Reducing subspaces for Toeplitz operators on the polydisk (Q2857011)

A closed subspace \({\mathcal M}\) of a Hilbert space is called a reducing subspace of an operator \(T\) if \(T({\mathcal M})\subset {\mathcal M}\) and \(T^*({\mathcal M})\subset{\mathcal M}\). A nontrivial reducing subspace \({\mathcal M}\) of \(T\) is said to be minimal if the only reducing subspaces of \(T\) containing \({\mathcal M}\) are \({\mathcal M}\) and \(\{0\}\).

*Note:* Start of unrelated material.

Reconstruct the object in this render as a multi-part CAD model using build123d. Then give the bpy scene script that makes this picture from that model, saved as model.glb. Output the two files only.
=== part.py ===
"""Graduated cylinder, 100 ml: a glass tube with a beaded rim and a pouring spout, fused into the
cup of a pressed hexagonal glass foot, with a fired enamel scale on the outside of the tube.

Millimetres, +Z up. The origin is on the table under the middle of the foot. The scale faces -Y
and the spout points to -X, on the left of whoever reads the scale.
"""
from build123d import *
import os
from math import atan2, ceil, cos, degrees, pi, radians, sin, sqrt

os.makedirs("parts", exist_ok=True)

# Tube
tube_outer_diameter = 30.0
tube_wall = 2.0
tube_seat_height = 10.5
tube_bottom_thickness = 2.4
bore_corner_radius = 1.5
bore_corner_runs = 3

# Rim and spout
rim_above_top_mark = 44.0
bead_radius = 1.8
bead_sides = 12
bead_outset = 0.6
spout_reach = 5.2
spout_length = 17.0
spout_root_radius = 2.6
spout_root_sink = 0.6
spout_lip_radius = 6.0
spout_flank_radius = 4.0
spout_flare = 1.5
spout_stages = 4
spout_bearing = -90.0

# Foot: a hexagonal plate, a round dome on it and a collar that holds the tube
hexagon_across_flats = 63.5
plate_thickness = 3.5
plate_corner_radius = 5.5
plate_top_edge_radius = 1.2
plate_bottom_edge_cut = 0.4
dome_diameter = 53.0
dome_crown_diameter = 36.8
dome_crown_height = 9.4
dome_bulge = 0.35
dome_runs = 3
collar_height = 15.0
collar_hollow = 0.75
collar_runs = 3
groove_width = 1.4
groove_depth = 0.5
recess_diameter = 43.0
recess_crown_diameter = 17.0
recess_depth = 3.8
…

In this note, the authors completely characterize the reducing subspaces of the Toeplitz operator \(T_\varphi\) with symbol \(\varphi(z)=z_1^Nz_2^M\) on the weighted Bergman spaces \(A_\alpha^2({\mathbb D}^2)\) on the polydisk \({\mathbb D}^2\), where \(\alpha>-1\) and \(M,N\) are positive integers with \(N\neq M\). In particular, it is shown that the minimal reducing subspaces of \(T_\varphi\) on the weighted Bergman spaces \(A_\alpha^2({\mathbb D}^2)\) with \(\alpha\neq 0\) and on the unweighted Bergman space \(A^2({\mathbb D}^2)\) are different.